By this time it was 11am, so I continued with my usual routine, and started walking towards my three-year-old's nursery school, to pick him up. As I left the gym, I looked back at the screen - Stockwell, the local Tube station.

The arterial road was unusually free of traffic, and people were striding along purposefully, quickly, looking straight ahead, making no eye contact, but somehow at the same time communicating a pent-up approachability. All were clutching mobile phones that weren't working, either holding them to their ears of grasping them in their fists. I was doing the same. All the buses were coming along empty, neon-bright signs on their fronts saying "NOT IN SERVICE", heading for the Stockwell bus garage. As the sound of one siren faded, the sound of another started up. It was just like the start of all the low-budget doomsday movies you've ever seen.

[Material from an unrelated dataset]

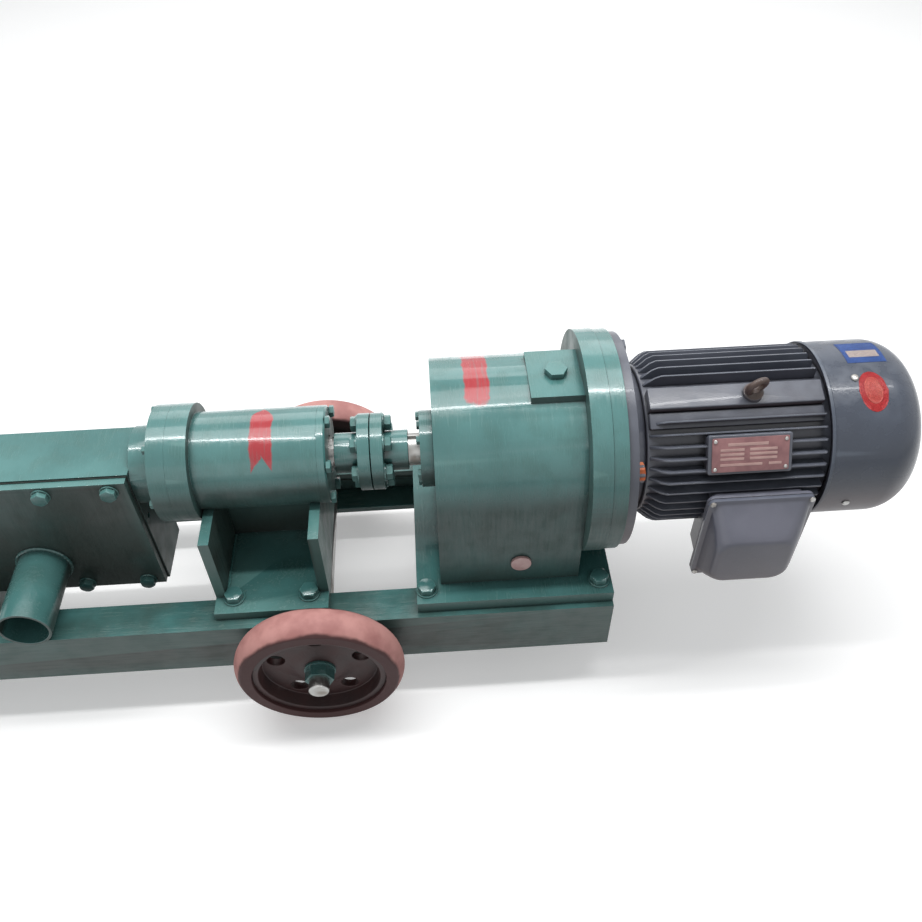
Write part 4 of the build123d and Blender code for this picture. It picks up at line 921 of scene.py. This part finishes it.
hoop(cowl_lip, [
    ring_at(cowl_lip, on_shaft(cowl_x), along, [cowl_radius + rise] * 96)
    for along, rise in in_mm((0, -1.0), (0, 0.9), (1.0, 1.4), (3.2, 1.4), (4.4, 0.2), (4.4, -1.0))
])
make("cowl_lip", cowl_lip, cowl_paint, body_of["fan_cowl"])

# One bolt head on the motor flange is amber.
flange_bolt_circle, flange_depth, amber_angle = 107.5 * mm, 17 * mm, 155
amber_out = out_at(amber_angle) * flange_bolt_circle
amber = bmesh.new()
amber_place = moved(on_shaft(x_barrel - flange_depth), amber_out.y, amber_out.z, 0)
hexagon(amber, amber_place, 0, 8.2 * mm, 19.9 * mm)
make("amber_bolt", amber, amber_paint, body_of["flange_bolts"])

# ---------------------------------------------------------------- welds and gasket
inlet_radius = (high("inlet_pipe").x - low("inlet_pipe").x) / 2
inlet_root = centre("inlet_pipe")
inlet_root.y = high("inlet_pipe").y - 1 * mm
weld("inlet_weld", circle_path(inlet_root, (0, -1, 0), inlet_radius + 0.8 * mm), 2.4 * mm)

bracket_low, bracket_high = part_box("bearing_bracket")
seam_inset, seam_start, seam_end = 12.6 * mm, 7 * mm, 100 * mm
seam_z = bracket_low.z + 12 * mm
for k, x in enumerate((bracket_low.x + seam_inset, bracket_high.x - seam_inset)):
    for side, label in ((-1, "near"), (1, "far")):
        seam = line_path((x, side * seam_start, seam_z), (x, side * seam_end, seam_z))
        weld(f"bracket_weld_{k}_{label}", seam, 2.6 * mm, False)

neck_radius = 46 * mm
neck_root = Vector((high("side_cover").x + 2.6 * mm, 0, shaft_height))
weld("neck_weld", circle_path(neck_root, (1, 0, 0), neck_radius), 2.4 * mm)

leg_low, leg_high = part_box("rest_legs")
leg_inset, leg_wall, leg_foot = 14 * mm, 9 * mm, 10.5 * mm
for k, side in enumerate((-1, 1)):
    y, z = side * (leg_high.y - leg_wall), leg_low.z + leg_foot
    seam = line_path((leg_low.x + leg_inset, y, z), (leg_high.x - leg_inset, y, z))
    weld(f"leg_weld_{k}", seam, 2.2 * mm, False)

gasket_overhang = 2.4 * mm
cover_size = high("side_cover") - low("side_cover")
gasket_root = centre("side_cover")
gasket_root.y = high("side_cover").y + 0.2 * mm
gasket_bm = bmesh.new()
block(gasket_bm, stand(gasket_root, (0, -1, 0)), box_levels(
    0, 1.6 * mm, cover_size.x + gasket_overhang, cover_size.z + gasket_overhang,
    2 * mm, 0.3 * mm,
))
make("cover_gasket", gasket_bm, gasket, body_of["side_cover"])

# ---------------------------------------------------------------- wheels
soften_all(
    ("near_wheel", wheel_paint, 1.4),
    ("near_tyre", tyre_rubber, 1.0),
    ("far_wheel", wheel_paint, 1.4),
    ("far_tyre", tyre_rubber, 1.0),
    ("axle", steel, 0.6),
    ("axle_nuts", nut_enamel, 0.8),
)


# ---------------------------------------------------------------- floor, light and camera
def grey(level):
    return (level, level, level, 1.0)


floor_finish = Finish("studio_floor", "")
seen = floor_finish.seen()
floor_finish.skin(
    Base_Color=floor_finish.mix(seen, grey(0.34), grey(0.80)),
    Emission_Color=floor_finish.mix(seen, grey(0.0), grey(0.34)),
    Roughness=0.9,
    Specular_IOR_Level=0.1,
    Emission_Strength=1.0,
)
floor_mesh = bpy.data.meshes.new("floor")
reach = 9.0
floor_corners = [(-reach, -reach, 0), (reach, -reach, 0), (reach, reach, 0), (-reach, reach, 0)]
floor_mesh.from_pydata(floor_corners, [], [(0, 1, 2, 3)])
floor_mesh.materials.append(floor_finish.material)
floor = bpy.data.objects.new("floor", floor_mesh)
bpy.context.scene.collection.objects.link(floor)


def softbox(name, place, aim, length, width, power):
    """Soft area lamp at a place, looking at its aim."""
    lamp = bpy.data.lights.new(name, "AREA")
    lamp.shape = "RECTANGLE"
    lamp.size = length
    lamp.size_y = width
    lamp.energy = power
    held = bpy.data.objects.new(name, lamp)
    bpy.context.scene.collection.objects.link(held)
    held.location = place
    held.rotation_euler = (Vector(aim) - Vector(place)).to_track_quat("-Z", "Y").to_euler()


softbox("strip_lamp", (0.2, 0.10, 2.2), (0.2, 0.0, 0.2), 3.4, 0.09, 30)
softbox("ceiling", (0.2, 0.5, 2.3), (0.2, 0.0, 0.2), 2.6, 1.0, 26)
softbox("back_window", (0.4, 2.3, 1.6), (0.2, 0.0, 0.3), 2.8, 1.2, 18)
softbox("front_fill", (-0.8, -2.4, 1.3), (0.1, 0.0, 0.2), 2.2, 1.4, 5)

# The room is white to look at, and lights the machine as a darker one.
world = bpy.data.worlds.new("room")
bpy.context.scene.world = world
world.use_nodes = True
room = Graph(world.node_tree)
backdrop = room.tree.nodes["Background"].inputs
room.feed(backdrop["Color"], room.mix(room.seen(), (0.29, 0.30, 0.305, 1.0), grey(1.0)))
room.feed(backdrop["Strength"], 1.0)

camera_place = (0.280, -0.7326, 1.0383)
yaw, pitch, roll = radians(2.52), radians(46.82), radians(1.37)
forward = Vector((sin(yaw) * cos(pitch), cos(yaw) * cos(pitch), -sin(pitch)))
level = forward.cross(Vector((0, 0, 1))).normalized()
right = Matrix.Rotation(roll, 3, forward) @ level
up = right.cross(forward)
lens = bpy.data.cameras.new("camera")
lens.lens = 35.02
lens.sensor_width = 36.0
camera = bpy.data.objects.new("camera", lens)
bpy.context.scene.collection.objects.link(camera)
facing = Matrix((right, up, -forward)).transposed().to_4x4()
camera.matrix_world = Matrix.Translation(camera_place) @ facing
bpy.context.scene.camera = camera
bpy.context.scene.view_settings.view_transform = "Standard"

As mothers gathered outside the school gates, it was clear people were at various stages of understanding what was going on. Some arrived oblivious, their friends filling them in with urgent whispers. Some recounted their attempts to make contact with the loved ones who would have been in the area at the time. Others were miles ahead, wondering whether to take their kids out of the main school now and have them safe at home, speculating about further attacks, discussing whether the timing was simply about the G8 or whether there had been some sort of amazingly rapid response to the success of the Olympic bid.

Tash, head of the PTA, fretted about her daughter at secondary school in Tooting. Would the school bus be running today? She certainly wouldn't be driving a bus today. "You do what you have to do at a time like this," I said to her. "And all you have to do is cancel the school fair."

Suddenly, we were all laughing, because we all had jobs to do that we could do without at Saturday's fête. Then we fell silent again, shocked at our own black-humoured resilience, our lack of respect for the dead, the dying and the grieving, our desperation already to get on with things.

My son wants to take the bus home, but I tell him the buses are going back to the depot early today because there's been an accident in London.

"In my London?" he asks.

"Not in your London, but right in the centre of town. It's nothing for you to worry about."

"A big accident?"

"Yes."

"Can we go and see it."

"No. It's not nice to look at accidents. Sometimes they hurt people."

Walking home, my son's hand in mine, I register a whey-faced neighbour walking towards me, asking me if I had just got my son from school.I realise she thinks I just turned up and hoiked him out. She's on her way over to Kensington to do the same, and thought she's spotted a kindred spirit. Once she is with her babies, she feels, everything will be better. The selfish, self-preserving truth is that this is indeed the case.

Acting normal, I take my son to the park on the way home. But feeling far from normal, I pop into the Portuguese café to get an espresso to stop me feeling faint. On the television, in Portuguese, it says that Tony Blair is expected to make a statement at any moment. He appears on the screen, talking of course in English, but with an interpreter talking over his voice with a second or two of delay. I hear snatches of his words, the usual stuff we've become so grotesquely familiar with. Then - I can hardly believe it - he starts on about how particularly cynical it was to have attacked Britain just as eight men were sitting in a room trying to solve all these problems.

What delusions. To imagine that the manipulations of a bunch of men desperate above all else to hang on to their power is the solution to all this horror, rather than the perennial cause of it. People like me, with their quotidian accounts of their morning at the periphery of someone else's nightmare, may well be laughably self-centred. But to be under the impression that he's helping anything by launching wars alongside a man who denies that climate change might be a threat to the planet is surely a world-historical benchmark for narcissistic hypocrisy.